El dinero que obtiene de la agricultura en Estados Unidos lo dedica a ampliar la empresa familiar, Don Beto Materials, y a pagar para la carrera de arquitectura de su hermano menor. La familia acaba de comprar una topadora de segunda mano con lo ganó al norte. Antes, habían adquirido un camión con volqueta.

“Mi meta es trabajar cinco años más (en Estados Unidos) para hacer el capital para echar a nadar el negocio bien”, como una constructora que ofrezca todos los servicios, desde los planos y la excavación, a la obra, explicó.

Pero aunque Gabriel pueda dejar de emigrar algún día, parece que su negocio dependerá siempre de un flujo constante de clientes migrantes con dólares en los bolsillos.

La próxima generación es la clave: ¿Permitirán las remesas que los jóvenes adultos de Comachuén se construyan una vida en México en lugar de tener que trabajar en los campos estadounidenses?.

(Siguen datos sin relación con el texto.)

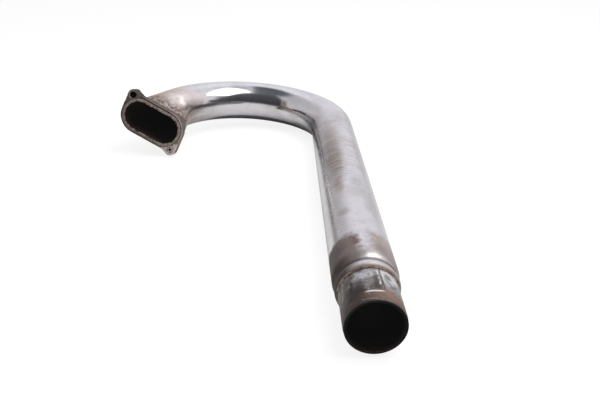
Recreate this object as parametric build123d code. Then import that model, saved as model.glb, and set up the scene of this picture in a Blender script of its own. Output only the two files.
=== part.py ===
from build123d import *
from math import acos, asin, cos, pi, radians, sin, sqrt, tan
import os

os.makedirs("parts", exist_ok=True)

# Tube sizes, in millimetres; the inner pipe takes its size from the tube and the air between them
tube_od = 45.0
tube_wall = 1.0
air_gap = 3.1
pipe_wall = 1.2
fit_gap = 0.05

# Path from the mouth: straight leg, bend, then straight on to the flange face
leg_length = 352.3
bend_radius = 94.0
bend_angle = 163.1
port_reach = 42.2
flare_angle = 14.3

# Flange face against the end of the path: turned in the bend's plane, lifted out of it, rolled
face_turn = 9.8
face_lift = 13.2
face_roll = -20.8

# Port opening, a stadium: half the straight side and the end radius
port_half = 15.3
port_radius = 15.2
port_pipe_wall = 1.0

# Flange plate with a rim round the port and two ears on opposite corners
plate_thickness = 12.0
plate_rim = 3.0
ear_u = 30.1
ear_v = -17.0
ear_radius = 6.2
ear_foot = 8.3
foot_rounding = 5.0
stud_hole_d = 6.6
lip_height = 1.2
lip_overhang = 0.8
plate_rounding = 0.8
weld_leg = 2.2
bead_slope = 40.0

# Outlet: spigot round the inner pipe and the rolled end of the outer tube over it
sleeve_wall = 1.2
sleeve_tuck = 54.0
tuck_step = 0.2
pipe_recess = 1.2
lead_in = 0.4
lead_length = 4.0
rolled_end = 36.0
bead_top = 39.4
groove_at = 43.2
shoulder_end = 51.0
bead_rise = 0.9
seam_leg = 1.4

tube_r = tube_od / 2
pipe_r = tube_r - tube_wall - air_gap
sleeve_r = pipe_r + fit_gap + sleeve_wall
tuck_r = sleeve_r - tuck_step
weld_foot = rolled_end - seam_leg
groove_r = sleeve_r + fit_gap + tube_wall
port_pipe_r = port_radius + port_pipe_wall
port_tube_r = port_pipe_r + tube_wall
plate_radius = port_tube_r + plate_rim

# Path points, leg along Y from the mouth at the origin, bend in the XY plane
bend_centre = Vector(-bend_radius, leg_length, 0)
up = Vector(0, 0, 1)


def on_bend(angle):
    """Centreline point of the bend at an angle in degrees from its start"""
    return bend_centre + Vector(cos(radians(angle)), sin(radians(angle)), 0) * bend_radius


def heading_at(angle):
    return Vector(-sin(radians(angle)), cos(radians(angle)), 0)


bend_start = on_bend(0)
flare_start = on_bend(bend_angle - flare_angle)
flare_heading = heading_at(bend_angle - flare_angle)
heading = heading_at(bend_angle)
across = Vector(-heading.Y, heading.X, 0)
face_centre = on_bend(bend_angle) + heading * port_reach
face_normal = (heading + across * tan(radians(face_turn)) + up * tan(radians(face_lift))).normalized()


def rolled(normal):
    """Long direction of the section that looks along the normal"""
    level = (across - normal * across.dot(normal)).normalized()
    upright = normal.cross(level)
    return level * cos(radians(face_roll)) + upright * sin(radians(face_roll))


def section_plane(origin, normal):
    return Plane(origin=origin, x_dir=rolled(normal), z_dir=normal)


face_plane = section_plane(face_centre, face_normal)
back_plane = face_plane.offset(-plate_thickness)
seat_plane = back_plane.offset(-weld_leg)


def stadium(half, radius):
    return SlotCenterToCenter(2 * half, 2 * radius)


def stadium_prism(radius, start, length):
    return extrude(face_plane.offset(start) * stadium(port_half, radius), length)


def oval(share, round_radius, stadium_radius):
    """Four tangent arcs between a circle (share 0) and the port's stadium (share 1)"""
    end = port_half * share
    radius = round_radius + (stadium_radius - round_radius) * share
    angle = radians(60 + 30 * share)
    if share > 0.999:
        return stadium_by_curves(end, radius)
    corner = Vector(end + radius * cos(angle), radius * sin(angle))
    crest = radius + end * (1 - sin(angle)) / cos(angle)
    right = ThreePointArc((corner.X, -corner.Y), (end + radius, 0), (corner.X, corner.Y))
    top = ThreePointArc((corner.X, corner.Y), (0, crest), (-corner.X, corner.Y))
    left = ThreePointArc((-corner.X, corner.Y), (-end - radius, 0), (-corner.X, -corner.Y))
    bottom = ThreePointArc((-corner.X, -corner.Y), (0, -crest), (corner.X, -corner.Y))
    return make_face(right + top + left + bottom)


def stadium_by_curves(half, radius):
    right = ThreePointArc((half, -radius), (half + radius, 0), (half, radius))
    top = Line((half, radius), (-half, radius))
    left = ThreePointArc((-half, radius), (-half - radius, 0), (-half, -radius))
    bottom = Line((-half, -radius), (half, -radius))
    return make_face(right + top + left + bottom)


def neck(round_radius, stadium_radius):
    """Solid neck from the flare's start on the bend to the seat behind the flange"""
    last = seat_plane.origin
    reach = (last - flare_start).length
    stations = []
    for step in range(9):
        t = step / 8
        share = t * t * (3 - 2 * t)
        chord = flare_start * (1 - share) + last * share
        pull = flare_heading * (t * (1 - t) ** 2) + face_normal * (t * t * (t - 1))
        normal = (flare_heading * (1 - share) + face_normal * share).normalized()
        plane = section_plane(chord + pull * reach, normal)
        stations.append(plane * oval(share, round_radius, stadium_radius))
    return loft(stations)


def round_path(radius, start):
    """Solid leg and bend of one radius, from a point on the leg to the flare's start"""
    start_disc = Plane(origin=(0, start, 0), z_dir=(0, 1, 0)) * Circle(radius)
    leg = extrude(start_disc, leg_length - start)
    bend_disc = Plane(origin=bend_start, z_dir=(0, 1, 0)) * Circle(radius)
    bend = revolve(bend_disc, Axis(bend_centre, (0, 0, 1)), bend_angle - flare_angle)
    return leg + bend


def port_end(radius, height):
    """Solid stadium from the seat through the plate, to a height over the face"""
    return stadium_prism(radius, -plate_thickness - weld_leg, plate_thickness + weld_leg + height)


def shell(round_outer, round_inner, stadium_outer, stadium_inner, start, height):
    outside = round_path(round_outer, start) + neck(round_outer, stadium_outer) + port_end(stadium_outer, height)
    inside = round_path(round_inner, start) + neck(round_inner, stadium_inner) + port_end(stadium_inner, height)
    return outside - inside


# Outer tube: shell from the shoulder to the lip turned over the plate, with the rolled end over the spigot
def rolled_radius(y):
    """Outer radius of the rolled end: bead, groove, shoulder"""
    if y < bead_top:
        return groove_r + bead_rise * sin(pi / 2 * (y - rolled_end) / (bead_top - rolled_end))
    if y < groove_at:
        return groove_r + bead_rise * (1 + cos(pi * (y - bead_top) / (groove_at - bead_top))) / 2
    share = (y - groove_at) / (shoulder_end - groove_at)
    return groove_r + (tube_r - groove_r) * (1 - cos(pi * share)) / 2


rows = [rolled_end + (shoulder_end - rolled_end) * i / 26 for i in range(27)]
outer_line = Spline([(rolled_radius(y), y) for y in rows])
inner_line = Spline([(rolled_radius(y) - tube_wall, y) for y in rows])
foot = Line((groove_r - tube_wall, rolled_end), (groove_r, rolled_end))
top = Line((tube_r - tube_wall, shoulder_end), (tube_r, shoulder_end))
rolled_part = revolve(make_face(outer_line + inner_line + foot + top), Axis.Y)
tube_shell = shell(tube_r, tube_r - tube_wall, port_tube_r, port_pipe_r, shoulder_end, lip_height)
lip_ring = stadium_prism(port_tube_r + lip_overhang, 0, lip_height) - stadium_prism(port_pipe_r, 0, lip_height)
outer_tube = tube_shell + rolled_part + lip_ring

# Inner pipe, joined to the outer tube inside the flange and free in the spigot
inner_pipe = shell(pipe_r, pipe_r - pipe_wall, port_pipe_r, port_radius, pipe_recess, lip_height)

# Spigot with a slight lead-in at the mouth, and a stretch drawn in to go under the rolled end
sleeve_points = [
    (sleeve_r - lead_in, 0),
    (sleeve_r, lead_length),
    (sleeve_r, weld_foot),
    (tuck_r, weld_foot),
    (tuck_r, sleeve_tuck),
    (sleeve_r - sleeve_wall, sleeve_tuck),
    (sleeve_r - sleeve_wall, 0),
]
outlet_sleeve = revolve(make_face(Polyline(sleeve_points, close=True)), Axis.Y)

# Weld bead between the rolled end and the spigot
seam_crown = (sleeve_r + 0.65 * (groove_r - sleeve_r), rolled_end - 0.65 * seam_leg)
seam_sides = Polyline((sleeve_r, weld_foot), (tuck_r, weld_foot), (tuck_r, rolled_end), (groove_r, rolled_end))
seam_face = make_face(seam_sides + ThreePointArc((groove_r, rolled_end), seam_crown, (sleeve_r, weld_foot)))
outlet_weld = revolve(seam_face, Axis.Y)

# Flange plate with its ears, stud holes and the hole for the tube's end
end_centre = Vector(port_half, 0)
ear_centre = Vector(ear_u, ear_v)
foot_point = Vector(ear_u - ear_foot, -plate_radius)


def turned(vector, angle):
    return Vector(vector.X * cos(angle) - vector.Y * sin(angle), vector.X * sin(angle) + vector.Y * cos(angle))


def half_outline(side):
    """One long edge, its ear and the end arc; the other half is the same turned round"""
    to_ear = ear_centre - foot_point
    touch = sqrt(to_ear.length**2 - ear_radius**2)
    slope = to_ear.normalized() * touch
    low = foot_point + turned(slope, -asin(ear_radius / to_ear.length))
    apart = ear_centre - end_centre
    spread = acos((plate_radius - ear_radius) / apart.length)
    side_normal = turned(apart.normalized(), spread)
    ear_tip = ear_centre + turned(side_normal, -0.9) * ear_radius
    ear_end = ear_centre + side_normal * ear_radius
    arc_start = end_centre + side_normal * plate_radius
    arc_middle = end_centre + turned(side_normal, 0.7) * plate_radius
    points = [(-port_half, -plate_radius), foot_point, low, ear_tip, ear_end, arc_start, arc_middle]
    points.append((port_half, plate_radius))
    start, foot_at, low_at, tip_at, ear_at, arc_at, middle_at, last = [Vector(p) * side for p in points]
    flank = Line(start, foot_at) + Line(foot_at, low_at) + ThreePointArc(low_at, tip_at, ear_at)
    return flank + Line(ear_at, arc_at) + ThreePointArc(arc_at, middle_at, last)


outline = make_face(half_outline(1) + half_outline(-1))
feet = [v for v in outline.vertices() if abs(abs(v.X) - foot_point.X) < 0.01]
outline = fillet(feet, foot_rounding)
slab = extrude(face_plane * outline, -plate_thickness)
rims = slab.faces().filter_by(lambda f: abs(f.normal_at().dot(face_normal)) > 0.99).edges()
slab = fillet(rims, plate_rounding)
for side in (1, -1):
    hole_disc = face_plane * Pos(side * ear_u, side * ear_v) * Circle(stud_hole_d / 2)
    slab -= extrude(hole_disc, -plate_thickness)
port_flange = slab - stadium_prism(port_tube_r + fit_gap, -plate_thickness, plate_thickness)

# Weld bead round the neck, behind the flange
bead_disc = back_plane * stadium(port_half, port_tube_r + weld_leg)
flange_weld = extrude(bead_disc, -weld_leg, taper=bead_slope)
flange_weld -= stadium_prism(port_tube_r, -plate_thickness - weld_leg, weld_leg)

# Pose: the leg and the low ear both rest on the table, Z = 0
pieces = {
    "port_flange": port_flange,
    "flange_weld": flange_weld,
    "outer_tube": outer_tube,
    "inner_pipe": inner_pipe,
    "outlet_sleeve": outlet_sleeve,
    "outlet_weld": outlet_weld,
}
least_tilt = 0.0
most_tilt = 15.0
for step in range(14):
    tilt = (least_tilt + most_tilt) / 2
    ear_low = (Rot(0, tilt, 0) * port_flange).bounding_box().min.Z
    if ear_low < -tube_r:
        least_tilt = tilt
    else:
        most_tilt = tilt
lying = Compound([Rot(0, tilt, 0) * piece for piece in pieces.values()])
box = lying.bounding_box()
middle = Pos(-(box.min.X + box.max.X) / 2, -(box.min.Y + box.max.Y) / 2, tube_r)
for name, piece in pieces.items():
    export_step(middle * Rot(0, tilt, 0) * piece, "parts/" + name + ".step")

# Facts for the record
def placed(vector):
    turned_point = Rot(0, tilt, 0) * Pos(*tuple(vector))
    return (middle * turned_point).position


print("tilt", round(tilt, 3), "size", box.size, "shift", middle.position)
print("mouth", placed(Vector(0, 0, 0)), "face", placed(face_centre))
print("face normal", placed(face_centre + face_normal) - placed(face_centre))
print("face long direction", placed(face_centre + face_plane.x_dir) - placed(face_centre))
for side in (1, -1):
    stud = face_centre + face_plane.x_dir * side * ear_u + face_plane.y_dir * side * ear_v
    print("stud hole", placed(stud))
print("bend centre", placed(bend_centre), "bend start", placed(bend_start), "flare start", placed(flare_start))
for name, piece in pieces.items():
    print(name, round(piece.volume, 1), "mm3", (middle * Rot(0, tilt, 0) * piece).bounding_box())
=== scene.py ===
import bpy
import bmesh
import numpy as np
from math import atan2, cos, degrees, pi, radians, sin, tan
from mathutils import Matrix, Vector, noise


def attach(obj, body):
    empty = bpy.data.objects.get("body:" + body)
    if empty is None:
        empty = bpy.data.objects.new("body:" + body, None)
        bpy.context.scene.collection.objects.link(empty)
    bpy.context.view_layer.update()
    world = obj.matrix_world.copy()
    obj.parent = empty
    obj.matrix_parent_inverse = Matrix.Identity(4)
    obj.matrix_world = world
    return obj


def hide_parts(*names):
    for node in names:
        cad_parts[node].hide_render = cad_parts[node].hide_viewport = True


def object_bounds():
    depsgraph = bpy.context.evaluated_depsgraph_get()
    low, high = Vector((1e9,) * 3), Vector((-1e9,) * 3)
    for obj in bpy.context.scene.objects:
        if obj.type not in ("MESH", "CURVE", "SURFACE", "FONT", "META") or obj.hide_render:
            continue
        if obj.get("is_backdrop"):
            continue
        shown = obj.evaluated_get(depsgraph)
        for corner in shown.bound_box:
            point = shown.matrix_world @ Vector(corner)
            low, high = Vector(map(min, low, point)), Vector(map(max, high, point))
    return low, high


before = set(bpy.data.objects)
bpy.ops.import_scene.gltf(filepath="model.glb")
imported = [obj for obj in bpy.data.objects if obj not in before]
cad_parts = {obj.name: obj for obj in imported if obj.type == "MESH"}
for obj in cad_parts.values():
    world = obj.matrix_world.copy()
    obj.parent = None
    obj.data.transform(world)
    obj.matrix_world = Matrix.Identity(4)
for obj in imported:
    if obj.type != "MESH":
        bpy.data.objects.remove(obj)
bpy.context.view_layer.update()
print("frame loaded")

# Where the pipe runs, in metres, from the middle of the outlet mouth
route = {
    "legLength": 0.3523,
    "bendRadius": 0.094,
    "bendAngle": 163.1,
    "flareAngle": 14.3,
    "portReach": 0.0422,
    "faceTurn": 9.8,
    "faceLift": 13.2,
    "faceRoll": -20.8,
    "portHalf": 0.0153,
    "plateThickness": 0.012,
    "weldLeg": 0.0022,
    "lipHeight": 0.0012,
    "tilt": 4.172,
    "mouth": (0.103273, -0.2344, 0.0225),
}
# end arcs of a section, in degrees: 60 on the round tube, and this much more at the port
sectionArc = {"round": 60, "gain": 29.8}
wallMesh = {"mergeDistance": 0.000004, "sharpAngle": 0.7}
lying = Matrix.Translation(Vector(route["mouth"])) @ Matrix.Rotation(radians(route["tilt"]), 4, "Y")
up = Vector((0, 0, 1))
bendCentre = Vector((-route["bendRadius"], route["legLength"], 0))


def onBend(angle):
    return bendCentre + Vector((cos(radians(angle)), sin(radians(angle)), 0)) * route["bendRadius"]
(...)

Andrés Reyes Baltazar, de 20 años, estudia administración de empresas en una universidad pública en la capital del estado, Morelia. En las vacaciones de invierno, ayudaba a su padre, Asención Reyes Julián, de 41, en el taller de muebles familiar, donde construían un enorme armario de madera de unos 1,8 metros (6 pies) de largo y 2,4 metros (8 pies) de alto.

El padre emigra desde 2011 porque, según dice, en el negocio de los muebles “a veces hay pedidos, hay clientes, y a veces no hay”. Reyes Julián invierte gran parte del dinero que gana en Nueva York en la educación de su hijo.

Andrés sueña con utilizar sus estudios para mejorar el negocio, quizás comprando un camión para ir hasta mercados más grandes y obtener mejores precios por sus piezas. Los muebles terminados dan un margen de beneficio mayor que la fabricación de piezas, y la familia Reyes es una de las pocas que todavía los producen.

Pero preguntado por si él también se irá a trabajar algún día a Estados Unidos, Andrés responde con evasivas: “Tal vez, puede ser, primero voy a terminar mis estudios”.

Andrea Sánchez, de 21 años, habla un inglés perfecto. Emigró, sin la documentación pertinente, con su familia a California cuando era una niña en 2002 y estudió en escuelas estadounidenses hasta la secundaria.

Cuando su familia regresó a Comachuén, contó, “fue un gran impacto (…) esto era realmente distinto”. En la década que ha transcurrido desde entonces, ha aprendido a amar su localidad natal, aunque no tenga las grandes casas y los patios bien cuidados que veía en su infancia. “Este es mi hogar. Esta cultura me llama”.

Aunque está estudiando aquí para ser profesora y ayuda a su madre con su negocio familiar de telas con bordados tradicionales, sigue soñando con regresar a Estados Unidos algún día.

“Si hay esa posibilidad, lo haría”, dijo añadiendo que “Preferiría hacer las cosas legalmente. Ese sería el objetivo”.